Evalueren komt hier visueel als ‘laatste’ stap in het proces naar voren. Maar je kan een cocreatie onmogelijk succesvol afronden als je pas op het einde van de rit het bedachte concept in de markt zet en dan kijkt of het ‘aanslaat’ of niet.
Doorheen het hele cocreatietraject moet je een reflex inbouwen om continu te testen, te evalueren en bij te sturen. Bij het definiëren van de uitdaging neem je sowieso al een aantal toetsstenen mee. In de case van de intelligente vuilnisbak bijvoorbeeld moest het ontwerp aan negen criteria voldoen.
Bij elke volgende ronde in het cocreatietraject gebruik je deze criteria. Om van honderd ideeën naar drie ideeën te gaan, om die drie ideeën tot één idee te herleiden, om de eerste uitwerking van dat ene idee een go/no-go te geven, om het prototype daarna bij te sturen, enz.

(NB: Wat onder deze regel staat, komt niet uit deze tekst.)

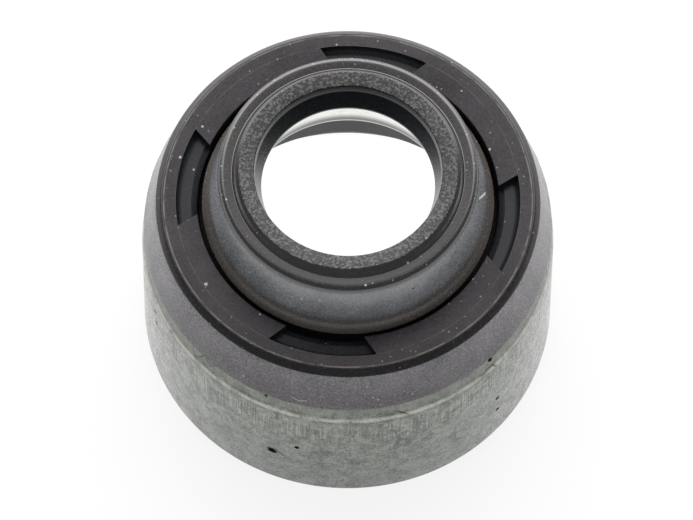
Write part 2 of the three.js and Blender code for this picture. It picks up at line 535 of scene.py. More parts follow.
@dataclass(frozen=True)
class RubberFinish:
    """Black moulded rubber with a grey bloom, fine grain, pale dust and small pits.

    Shares and strengths run from 0 to 1, scales are waves per metre, and heights and widths are
    millimetres. The foot and the crest tint the low and the high end of a region.
    """

    CLOUD_SCALE: ClassVar[float] = 520.0
    BREAK_SCALE: ClassVar[float] = 1500.0
    SMALL_DUST: ClassVar[tuple[float, float]] = (3600.0, 0.15)
    LARGE_DUST: ClassVar[tuple[float, float]] = (1500.0, 0.085)
    PITS: ClassVar[tuple[float, float]] = (900.0, 0.065)
    PIT_SHIFT: ClassVar[tuple[float, float, float]] = (0.013, 0.007, 0.003)
    PIT_COLOUR: ClassVar[Colour] = (0.0015, 0.0015, 0.002)
    RELIEF: ClassVar[float] = 0.00002

    name: str
    black: Colour = (0.012, 0.012, 0.014)
    bloom: Colour = (0.060, 0.059, 0.062)
    bloom_share: float = 0.5
    bloom_contrast: float = 0.25
    roughness: float = 0.3
    grain: float = 0.16
    grain_scale: float = 9000.0
    sparkle: float = 0.0
    dust: float = 0.25
    dust_colour: Colour = (0.58, 0.53, 0.45)
    pits: float = 0.06
    bump: float = 0.25
    specular: float = 0.5
    index: float = 1.6
    foot: float = 0.0
    foot_height: float = 0.0
    foot_rise: float = 0.0
    foot_colour: Colour = (0.002, 0.0022, 0.003)
    crest: float = 0.0
    crest_height: float = 0.0
    crest_rise: float = 0.0
    lines: tuple[tuple[float, float, float], ...] = ()
    pale_spots: tuple[Spot, ...] = ()
    dark_spots: tuple[Spot, ...] = ()
    pale_marks: tuple[tuple[Spot, Spot], ...] = ()
    dark_marks: tuple[tuple[Spot, Spot], ...] = ()

    def build(self, patterns: Patterns) -> bpy.types.Material:
        """Wire the finish.

        Args:
            patterns: The shared groups.

        Returns:
            The material.
        """
        material, wiring, shader, where = begin_material(self.name)
        place = wiring.use(patterns.place, Vector=where)
        cloud = wiring.noise(where, self.CLOUD_SCALE, 4.0)
        fine = wiring.noise(where, self.grain_scale, 2.0, 0.7)
        share = wiring.math(
            "ADD",
            self.bloom_share,
            wiring.math(
                "ADD",
                wiring.math("MULTIPLY", wiring.math("SUBTRACT", cloud, 0.5), 2.0 * self.bloom_contrast),
                wiring.math("MULTIPLY", wiring.math("SUBTRACT", fine, 0.5), 6.0 * self.grain),
            ),
            clamp=True,
        )
        colour = wiring.blend(share, self.black, self.bloom)
        if self.sparkle > 0.0:
            sand = wiring.noise(where, 2.2 * self.grain_scale, 1.0, 0.5)
            grains = wiring.math("MULTIPLY", wiring.ease(sand, 0.56, 0.72), self.sparkle)
            colour = wiring.blend(grains, colour, self.dust_colour)
        if self.foot > 0.0:
            foot_end = self.foot_height + self.foot_rise
            fall = wiring.ease(place.outputs["Height"], self.foot_height, foot_end, self.foot, 0.0)
            colour = wiring.blend(fall, colour, self.foot_colour)
        if self.crest > 0.0:
            crest_end = self.crest_height + self.crest_rise
            rise = wiring.ease(place.outputs["Height"], self.crest_height, crest_end, 0.0, self.crest)
            colour = wiring.blend(rise, colour, self.black)
        for radius, width, strength in self.lines:
            line = wiring.band(place.outputs["Radius"], radius, width, width)
            broken = wiring.ease(wiring.noise(where, self.BREAK_SCALE, 3.0), 0.35, 0.6, 0.25, 1.0)
            target = self.dust_colour if strength > 0.0 else self.foot_colour
            drawn = wiring.math("MULTIPLY", wiring.math("MULTIPLY", line, broken), abs(strength))
            colour = wiring.blend(drawn, colour, target)
        scale, size = self.SMALL_DUST
        small = wiring.use(patterns.specks, Vector=where, Scale=scale, Size=size, Share=0.8 * self.dust)
        scale, size = self.LARGE_DUST
        large = wiring.use(patterns.specks, Vector=where, Scale=scale, Size=size, Share=self.dust)
        dots = wiring.math("MAXIMUM", wiring.math("MULTIPLY", small.outputs[0], 0.5), large.outputs[0])
        dots = wiring.math("MAXIMUM", dots, cover_spots(wiring, patterns, where, self.pale_spots))
        dots = wiring.math("MAXIMUM", dots, cover_marks(wiring, patterns, where, self.pale_marks))
        colour = wiring.blend(dots, colour, self.dust_colour)
        moved = wiring.vector("ADD", where, self.PIT_SHIFT).outputs[0]
        scale, size = self.PITS
        holes = wiring.use(patterns.specks, Vector=moved, Scale=scale, Size=size, Share=self.pits)
        placed = cover_spots(wiring, patterns, where, self.dark_spots)
        dark = wiring.math("MAXIMUM", holes.outputs[0], placed)
        dark = wiring.math("MAXIMUM", dark, cover_marks(wiring, patterns, where, self.dark_marks))
        colour = wiring.blend(dark, colour, self.PIT_COLOUR)
        wiring.feed(shader.inputs["Base Color"], colour)
        rough = wiring.math(
            "ADD", self.roughness, wiring.math("MULTIPLY", wiring.math("SUBTRACT", fine, 0.5), 0.25)
        )
        rough = wiring.math("MAXIMUM", rough, wiring.math("MULTIPLY", dots, 0.7), clamp=True)
        wiring.feed(shader.inputs["Roughness"], rough)
        shader.inputs["IOR"].default_value = self.index
        shader.inputs["Specular IOR Level"].default_value = self.specular
        height = wiring.math("ADD", fine, wiring.math("MULTIPLY", dots, 0.8))
        height = wiring.math("SUBTRACT", height, wiring.math("MULTIPLY", dark, 1.5))
        bump = wiring.add("ShaderNodeBump")
        bump.inputs["Strength"].default_value = self.bump
        bump.inputs["Distance"].default_value = self.RELIEF
        wiring.feed(bump.inputs["Height"], height)
        wiring.feed(shader.inputs["Normal"], bump.outputs[0])
        return material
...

Tot je een resultaat hebt dat grotendeels voldoet: je MVP (Minimum Viable Product). Dat kan je dan in de markt gaan zetten. En daar zorg je dan uiteraard ook weer dat je de feedback van de eindgebruiker meeneemt en waar nodig je MVP bijstelt.
Enkel op die manier vermijd je onnodige investeringen en krijg je een gedragen product dat effectief kans op slagen heeft.
Zorg er bij het testen en evalueren wel voor dat je dit met de juiste mensen en partners doet. Met de voorbijganger moet je bijvoorbeeld niet gaan testen of de meettechnologie in de nieuwe intelligente vuilnisbak oké is. Het is aan de lokale besturen om te zien of de sensoren voldoen, of de data makkelijk gecapteerd kunnen worden, en of het om relevante data gaat. De voorbijganger kan je wel bevragen over het gebruiksgemak, de vindbaarheid, de ‘look & feel’, enz.